By Jeremy Roschelle and Pati Ruiz
Together we facilitated a session on “Understanding and Leading with AI for Teaching and Learning” for 75 school superintendents and educational leaders at the spring convening of the League of Innovative Schools in Birmingham, Alabama. The participants rapidly moved the conversation from background knowledge and experiences, to eliciting opportunities, risks, and then to a call for action.
We briefly recapped a prior session with the League—a Digital Promise-hosted organization that brings together innovative leaders from more than 150 school districts serving 4.4 million students. That prior session explored the impact of using generative AI for writing and was held in October 2022, just a month before ChatGPT launched worldwide. At the time, superintendents shared their experiences with prior writing support technologies in the classroom and were cautiously optimistic that AI could save teachers time and enhance instruction—and yet in prescient discussion, they also raised concerns about cheating that would soon arise in broad national discussions about the newly emergent chatbot tools.
Throughout the conversation in Alabama, we started by eliciting educator’s recent experiences and heard powerful examples:
- When a coach was unable to run basketball practice, their 10 year old child used ChatGPT to design a coaching plan for a parent to use so the practice could go on as scheduled.
- A school found that using generative art AI tools could enable greater inclusivity for students with disabilities.
- Another school leader used ChatGPT to generate an initial analysis of scholarship applications they had received which allowed them to extract details they needed to sort the applications more quickly and efficiently.
We shared how the work of the Engage AI Institute is exploring narrative-centered learning—learning grounded in stories, plots, and characters—and how we can use generative AI to enable educators to customize narrative-centered experiences to build on the strengths of their specific communities of students. We also shared how concerns arise in our institute’s work and that one way we are responding to the need to address ethics and equity is by forming a Practitioner Advisory Group to guide the Institute.
The school leaders also articulated their concerns.

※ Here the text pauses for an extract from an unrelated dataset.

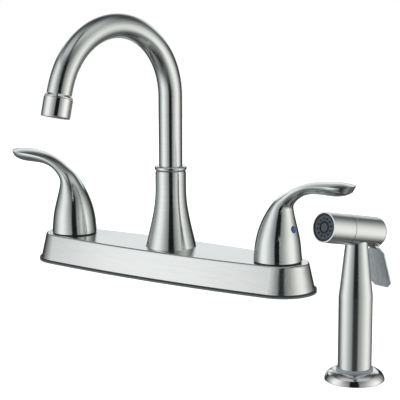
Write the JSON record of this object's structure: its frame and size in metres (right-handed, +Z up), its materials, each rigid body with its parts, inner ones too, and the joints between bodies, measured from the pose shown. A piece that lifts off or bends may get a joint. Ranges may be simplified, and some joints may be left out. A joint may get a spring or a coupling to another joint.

Privacy and data security remain important to school leaders, with new concerns arising around bias. School leaders were worried that if AI enabled tools were found to have biases, then trust would decline and it would make leveraging the tools harder and could spark controversy in their districts. They were concerned about existing inequities in access to digital technologies and tools, and that differences in access (including differences due to “bans”) could present further structural barriers for students. They were strongly concerned with the pace of change and the need for policies, guidelines, and guardrails to keep up.
“When we look at personalization products of the last decade, they were deficit oriented. This new generation of technologies could be asset-based.” – Jeremy Roschelle
While discussing Digital Promise’s new page of resources about AI for educators, the audience highlighted their appreciation for our Glossary of Artificial Intelligence Terms for Educators. This guide can help guide their educators to more thoughtfully implement AI tools in their classrooms and with their students. While Digital Promise continues to create resources that support educators, researchers, and developers, we also want to utilize the voice of those within the League of Innovative Schools to co-create with us.

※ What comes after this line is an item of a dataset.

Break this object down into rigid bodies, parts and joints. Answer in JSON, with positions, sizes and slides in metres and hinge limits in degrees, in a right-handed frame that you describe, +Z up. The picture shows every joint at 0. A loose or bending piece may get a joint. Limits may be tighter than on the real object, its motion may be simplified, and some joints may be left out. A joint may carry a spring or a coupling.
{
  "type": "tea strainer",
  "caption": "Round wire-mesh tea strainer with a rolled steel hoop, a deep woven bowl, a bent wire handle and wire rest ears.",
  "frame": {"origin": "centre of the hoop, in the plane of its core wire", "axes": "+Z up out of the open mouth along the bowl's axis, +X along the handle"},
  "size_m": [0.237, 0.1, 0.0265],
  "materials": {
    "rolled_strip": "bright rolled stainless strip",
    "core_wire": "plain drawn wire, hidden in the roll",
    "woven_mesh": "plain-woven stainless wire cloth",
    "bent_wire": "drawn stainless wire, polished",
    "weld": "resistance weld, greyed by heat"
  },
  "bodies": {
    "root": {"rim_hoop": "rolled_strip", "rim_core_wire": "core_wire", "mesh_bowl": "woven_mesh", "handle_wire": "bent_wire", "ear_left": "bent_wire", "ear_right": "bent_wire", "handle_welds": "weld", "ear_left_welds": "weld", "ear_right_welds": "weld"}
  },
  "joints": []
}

As facilitators, we were excited to hear the assembled school superintendents and leaders generate their own call to action. The school leaders see a strong need for districts to work together to develop policies for adopting, using, and monitoring AI. They also want to share successful use cases and examples nationwide. Underlying this, district leaders see a need for more resources and support for informing and involving their educators about both the opportunities and risks of this fast moving area of emerging technology.